GOAL OF THE EXERCISE: Repeat each line exactly as it is written.

SOURCE DATA:
■ ■ ■

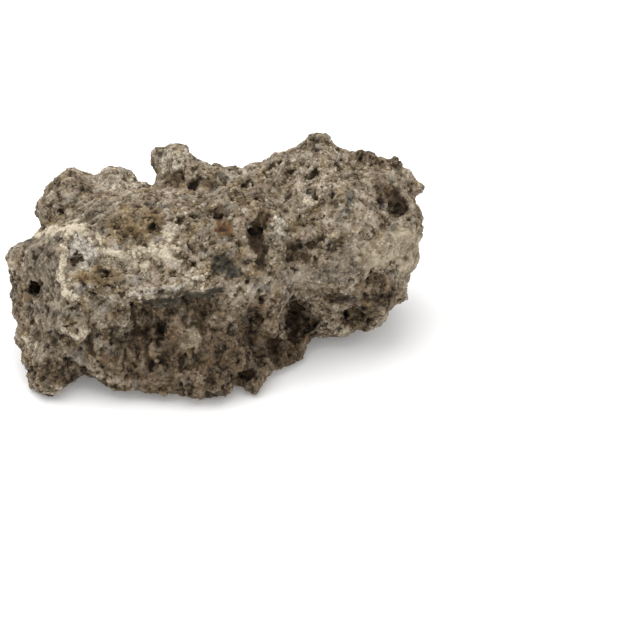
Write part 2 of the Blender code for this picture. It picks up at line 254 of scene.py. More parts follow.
PATCHES: tuple[Patch, ...] = (
    # the pale crest, the knobs of the rear rim and the crown
    Patch(CREAM, -42, 9.5, 4, 2.0, -25, 0.7),
    Patch(CREAM, -25, 3.0, 5, 4.0, -20, 0.9),
    Patch(CREAM, -17, 4.5, 6, 4.0, 0, 0.6),
    Patch(CREAM, -7.4, -3.4, 2.6, 3.0, 0, 0.5),
    Patch(CREAM, -16, 12.0, 3.5, 3.0, 0, 0.5),
    Patch(CREAM, -30, 28.5, 6, 4, 0, 0.3),
    Patch(ASH, -34, 29.5, 7, 5, 0, 0.25),
    Patch(CLAY, -51, 22.5, 8, 6, 0, 0.3),
    Patch(CREAM, -14, 36, 5, 3.6, 0, 0.4),
    Patch(ASH, -15, 36.5, 6, 4.5, 0, 0.4),
    Patch(CREAM, 33, 33, 12, 7, 0, 0.22),
    Patch(CREAM, 32, 22, 2.4, 1.8, 0, 0.6),
    # the grey hollow in the crest and the brown patches beside it
    Patch(ASH, -44.5, 6, 5.5, 6.0, 0, 0.9),
    Patch(CREAM, -34, 0.4, 6.5, 2.2, -6, 0.5),
    # painted shade in two dark spots of the grey hollow
    Patch(PAINTED_SHADE, -46.6, 4.6, 0.9, 1.3, 0, 0.8),
    Patch(PAINTED_SHADE, -43.4, 7.8, 0.8, 0.8, 0, 0.7),
    Patch(CLAY, -38.5, 18.5, 6, 4, 0, 0.6),
    Patch(ASH, 21, 13.5, 3.4, 5.0, 0, 0.5),
    Patch(TAN, -39, -3.5, 8, 3.0, 0, 0.85),
    Patch(TAN, -28, 14.5, 11, 6.5, 0, 0.8),
    Patch(UMBER, -22, 12.5, 1.8, 1.4, 0, 0.7),
    Patch(UMBER, -31, 12.0, 2.4, 1.4, 0, 0.5),
    Patch(TAN, 13.5, 20, 4, 5, 0, 0.5),
    # the glassy patches under the saddle
    Patch(GLASS, 3.6, -0.6, 6.0, 2.6, -28, 0.75),
    Patch(GLASS, -3.4, -9.6, 5.0, 1.9, 12),
    Patch(GLASS, -14, -12.0, 8.0, 1.4, 8, 0.9),
    # the rust spots, and the brown hollows near them, whose umber is partly their own brown and
    # partly painted shade
    Patch(RUST, 2.4, 12.6, 3.4, 2.8),
    Patch(UMBER, 1.6, 18.3, 3.0, 2.4, 0, 0.9),
    Patch(RUST, -12.6, -23.4, 4.2, 3.4, 0, 0.5),
    Patch(SAND, -10.0, -23.8, 5.2, 4.0, 0, 0.75),
    Patch(SAND, -12.8, -22.5, 4.2, 3.0, 0, 0.35),
    Patch(TAN, -11.5, -22.5, 5.0, 3.6, 0, 0.85),
    Patch(UMBER, -13.8, 30, 3.6, 3.4, 0, 0.9),
    Patch(UMBER, 13, 25, 2.6, 3, 0, 0.5),
    # the gulley between the masses, darkened by painted shade
    Patch(PAINTED_SHADE, 13.4, 10, 2.8, 5.6, 0, 1.0),
    Patch(PAINTED_SHADE, 15.2, 2.4, 2.0, 4.6, -15, 0.85),
    Patch(UMBER, 16.2, 17, 2.6, 3.8, -25, 0.9),
    # the dark pits right of it, darkened by painted shade
    Patch(UMBER, 26.2, 6.2, 2.6, 2.2, 20, 0.7),
    Patch(UMBER, 29.6, 2.6, 3.0, 2.4, -20, 0.7),
    Patch(UMBER, 31.4, 7.0, 2.2, 1.8, 0, 0.6),
    Patch(UMBER, 24.4, 2.2, 1.8, 2.0, 0, 0.6),
    Patch(PAINTED_SHADE, 25.6, 5.8, 1.5, 1.2, 0, 0.9),
    Patch(PAINTED_SHADE, 29.8, 3.0, 1.9, 1.7, 0, 0.9),
    Patch(PAINTED_SHADE, 28.4, 8.2, 1.3, 1.0, 0, 0.9),
    Patch(PAINTED_SHADE, 31.8, 6.6, 1.3, 1.1, 0, 0.9),
    Patch(PAINTED_SHADE, 25.0, 1.6, 1.2, 1.2, 0, 0.8),
    # the lower gulley and the foot of the front: painted shade in the gulley and its clefts, and
    # umber that is partly the foot's own brown and partly painted shade
    Patch(PAINTED_SHADE, 26.6, -18.5, 2.8, 8.0, 0, 1.0),
    Patch(UMBER, 31, -21, 2.6, 7.0, 0, 0.9),
    Patch(PAINTED_SHADE, 20, -27.5, 2.2, 5.6, 8, 0.7),
    Patch(PAINTED_SHADE, 25.6, -28, 3.0, 5.0, 0, 0.5),
    Patch(PAINTED_SHADE, 23.5, -30.5, 5.5, 5.0, 0, 0.6),
    Patch(UMBER, 27, -29, 6.0, 6.0, 0, 0.9),
    Patch(UMBER, -4, -41, 30, 5, 0, 0.8),
    Patch(PAINTED_SHADE, 10.8, -36.6, 3.2, 2.0),
    # the hollow by the right rim, and the holes of the broken end, darkened by painted shade
    Patch(PAINTED_SHADE, 61.2, 21.5, 3.0, 4.4, 25, 0.8),
    Patch(UMBER, 57, 25, 4.5, 4.5, 25, 0.8),
    Patch(PAINTED_SHADE, -60.2, -7.2, 1.7, 2.7),
    Patch(UMBER, -59.4, -23.3, 2.4, 2.4, 0, 0.9),
    # the smooth band that falls from the right edge
    Patch(SAND, 64.5, 6, 6.0, 9, 10),
    Patch(SAND, 55, 4.5, 8, 5.2, 30),
    Patch(CLAY, 43, 0.0, 9, 4.4, 28, 0.85),
    Patch(CLAY, 31, -2.6, 8, 3.4, 12, 0.6),
    # the broken end
    Patch(CLAY, -59, 0, 6.5, 9, 0, 0.9),
    Patch(CLAY, -56, -12, 5.5, 9, 0, 0.7),
    Patch(CLAY, -58, -26, 6, 8, 0, 0.4),
    # the dark front under the ledge, the left foot and the right lobe: painted shade under the
    # ledge and in the small dark patches, and umber that is partly their own dark brown and partly
    # painted shade on faces turned from the light
    Patch(PAINTED_SHADE, -24.0, -14, 5, 2.0, 0, 0.5),
    Patch(UMBER, -24.5, -18.5, 6.6, 5.4, 10, 0.7),
    Patch(UMBER, -10, -15, 12, 3.6, 10, 0.9),
    Patch(UMBER, -8, -31, 32, 12, 0, 0.9),
    Patch(UMBER, 15, -24, 7, 14, 0, 0.8),
    Patch(UMBER, 1, -16.5, 8, 5, 0, 0.6),
    Patch(UMBER, 19.5, -14, 5, 7, 0, 0.6),
    Patch(UMBER, -44, -28, 14, 8, 0, 0.35),
    Patch(UMBER, -65, -13, 3.6, 12, 0, 0.6),
    Patch(UMBER, 54, -9, 9, 6, 20, 0.75),
    Patch(UMBER, 50, -16, 10, 3.4, 16, 0.9),
    Patch(PAINTED_SHADE, 40.4, -11.4, 4.4, 2.2, 0, 0.8),
    Patch(UMBER, -54, -36, 10, 5, 0, 0.7),
    Patch(PAINTED_SHADE, -64.5, 2, 1.6, 3.4, 0, 0.5),
)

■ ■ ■

ANSWER TO THIS PROBLEM:
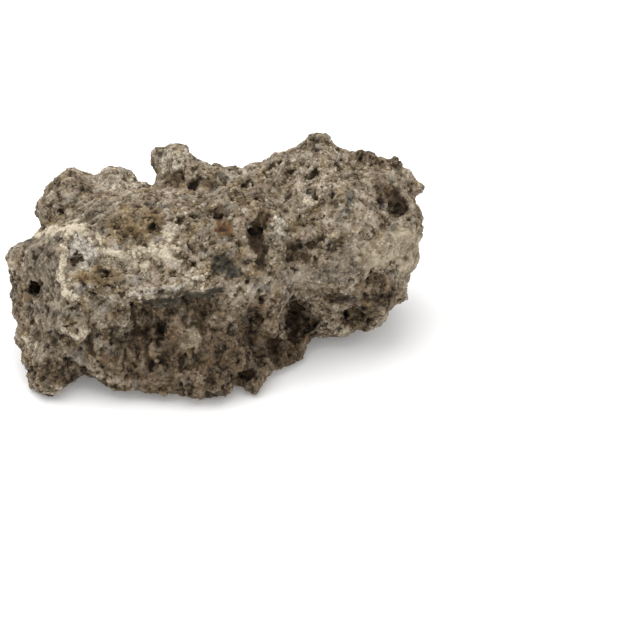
Write part 2 of the Blender code for this picture. It picks up at line 254 of scene.py. More parts follow.
PATCHES: tuple[Patch, ...] = (
    # the pale crest, the knobs of the rear rim and the crown
    Patch(CREAM, -42, 9.5, 4, 2.0, -25, 0.7),
    Patch(CREAM, -25, 3.0, 5, 4.0, -20, 0.9),
    Patch(CREAM, -17, 4.5, 6, 4.0, 0, 0.6),
    Patch(CREAM, -7.4, -3.4, 2.6, 3.0, 0, 0.5),
    Patch(CREAM, -16, 12.0, 3.5, 3.0, 0, 0.5),
    Patch(CREAM, -30, 28.5, 6, 4, 0, 0.3),
    Patch(ASH, -34, 29.5, 7, 5, 0, 0.25),
    Patch(CLAY, -51, 22.5, 8, 6, 0, 0.3),
    Patch(CREAM, -14, 36, 5, 3.6, 0, 0.4),
    Patch(ASH, -15, 36.5, 6, 4.5, 0, 0.4),
    Patch(CREAM, 33, 33, 12, 7, 0, 0.22),
    Patch(CREAM, 32, 22, 2.4, 1.8, 0, 0.6),
    # the grey hollow in the crest and the brown patches beside it
    Patch(ASH, -44.5, 6, 5.5, 6.0, 0, 0.9),
    Patch(CREAM, -34, 0.4, 6.5, 2.2, -6, 0.5),
    # painted shade in two dark spots of the grey hollow
    Patch(PAINTED_SHADE, -46.6, 4.6, 0.9, 1.3, 0, 0.8),
    Patch(PAINTED_SHADE, -43.4, 7.8, 0.8, 0.8, 0, 0.7),
    Patch(CLAY, -38.5, 18.5, 6, 4, 0, 0.6),
    Patch(ASH, 21, 13.5, 3.4, 5.0, 0, 0.5),
    Patch(TAN, -39, -3.5, 8, 3.0, 0, 0.85),
    Patch(TAN, -28, 14.5, 11, 6.5, 0, 0.8),
    Patch(UMBER, -22, 12.5, 1.8, 1.4, 0, 0.7),
    Patch(UMBER, -31, 12.0, 2.4, 1.4, 0, 0.5),
    Patch(TAN, 13.5, 20, 4, 5, 0, 0.5),
    # the glassy patches under the saddle
    Patch(GLASS, 3.6, -0.6, 6.0, 2.6, -28, 0.75),
    Patch(GLASS, -3.4, -9.6, 5.0, 1.9, 12),
    Patch(GLASS, -14, -12.0, 8.0, 1.4, 8, 0.9),
    # the rust spots, and the brown hollows near them, whose umber is partly their own brown and
    # partly painted shade
    Patch(RUST, 2.4, 12.6, 3.4, 2.8),
    Patch(UMBER, 1.6, 18.3, 3.0, 2.4, 0, 0.9),
    Patch(RUST, -12.6, -23.4, 4.2, 3.4, 0, 0.5),
    Patch(SAND, -10.0, -23.8, 5.2, 4.0, 0, 0.75),
    Patch(SAND, -12.8, -22.5, 4.2, 3.0, 0, 0.35),
    Patch(TAN, -11.5, -22.5, 5.0, 3.6, 0, 0.85),
    Patch(UMBER, -13.8, 30, 3.6, 3.4, 0, 0.9),
    Patch(UMBER, 13, 25, 2.6, 3, 0, 0.5),
    # the gulley between the masses, darkened by painted shade
    Patch(PAINTED_SHADE, 13.4, 10, 2.8, 5.6, 0, 1.0),
    Patch(PAINTED_SHADE, 15.2, 2.4, 2.0, 4.6, -15, 0.85),
    Patch(UMBER, 16.2, 17, 2.6, 3.8, -25, 0.9),
    # the dark pits right of it, darkened by painted shade
    Patch(UMBER, 26.2, 6.2, 2.6, 2.2, 20, 0.7),
    Patch(UMBER, 29.6, 2.6, 3.0, 2.4, -20, 0.7),
    Patch(UMBER, 31.4, 7.0, 2.2, 1.8, 0, 0.6),
    Patch(UMBER, 24.4, 2.2, 1.8, 2.0, 0, 0.6),
    Patch(PAINTED_SHADE, 25.6, 5.8, 1.5, 1.2, 0, 0.9),
    Patch(PAINTED_SHADE, 29.8, 3.0, 1.9, 1.7, 0, 0.9),
    Patch(PAINTED_SHADE, 28.4, 8.2, 1.3, 1.0, 0, 0.9),
    Patch(PAINTED_SHADE, 31.8, 6.6, 1.3, 1.1, 0, 0.9),
    Patch(PAINTED_SHADE, 25.0, 1.6, 1.2, 1.2, 0, 0.8),
    # the lower gulley and the foot of the front: painted shade in the gulley and its clefts, and
    # umber that is partly the foot's own brown and partly painted shade
    Patch(PAINTED_SHADE, 26.6, -18.5, 2.8, 8.0, 0, 1.0),
    Patch(UMBER, 31, -21, 2.6, 7.0, 0, 0.9),
    Patch(PAINTED_SHADE, 20, -27.5, 2.2, 5.6, 8, 0.7),
    Patch(PAINTED_SHADE, 25.6, -28, 3.0, 5.0, 0, 0.5),
    Patch(PAINTED_SHADE, 23.5, -30.5, 5.5, 5.0, 0, 0.6),
    Patch(UMBER, 27, -29, 6.0, 6.0, 0, 0.9),
    Patch(UMBER, -4, -41, 30, 5, 0, 0.8),
    Patch(PAINTED_SHADE, 10.8, -36.6, 3.2, 2.0),
    # the hollow by the right rim, and the holes of the broken end, darkened by painted shade
    Patch(PAINTED_SHADE, 61.2, 21.5, 3.0, 4.4, 25, 0.8),
    Patch(UMBER, 57, 25, 4.5, 4.5, 25, 0.8),
    Patch(PAINTED_SHADE, -60.2, -7.2, 1.7, 2.7),
    Patch(UMBER, -59.4, -23.3, 2.4, 2.4, 0, 0.9),
    # the smooth band that falls from the right edge
    Patch(SAND, 64.5, 6, 6.0, 9, 10),
    Patch(SAND, 55, 4.5, 8, 5.2, 30),
    Patch(CLAY, 43, 0.0, 9, 4.4, 28, 0.85),
    Patch(CLAY, 31, -2.6, 8, 3.4, 12, 0.6),
    # the broken end
    Patch(CLAY, -59, 0, 6.5, 9, 0, 0.9),
    Patch(CLAY, -56, -12, 5.5, 9, 0, 0.7),
    Patch(CLAY, -58, -26, 6, 8, 0, 0.4),
    # the dark front under the ledge, the left foot and the right lobe: painted shade under the
    # ledge and in the small dark patches, and umber that is partly their own dark brown and partly
    # painted shade on faces turned from the light
    Patch(PAINTED_SHADE, -24.0, -14, 5, 2.0, 0, 0.5),
    Patch(UMBER, -24.5, -18.5, 6.6, 5.4, 10, 0.7),
    Patch(UMBER, -10, -15, 12, 3.6, 10, 0.9),
    Patch(UMBER, -8, -31, 32, 12, 0, 0.9),
    Patch(UMBER, 15, -24, 7, 14, 0, 0.8),
    Patch(UMBER, 1, -16.5, 8, 5, 0, 0.6),
    Patch(UMBER, 19.5, -14, 5, 7, 0, 0.6),
    Patch(UMBER, -44, -28, 14, 8, 0, 0.35),
    Patch(UMBER, -65, -13, 3.6, 12, 0, 0.6),
    Patch(UMBER, 54, -9, 9, 6, 20, 0.75),
    Patch(UMBER, 50, -16, 10, 3.4, 16, 0.9),
    Patch(PAINTED_SHADE, 40.4, -11.4, 4.4, 2.2, 0, 0.8),
    Patch(UMBER, -54, -36, 10, 5, 0, 0.7),
    Patch(PAINTED_SHADE, -64.5, 2, 1.6, 3.4, 0, 0.5),
)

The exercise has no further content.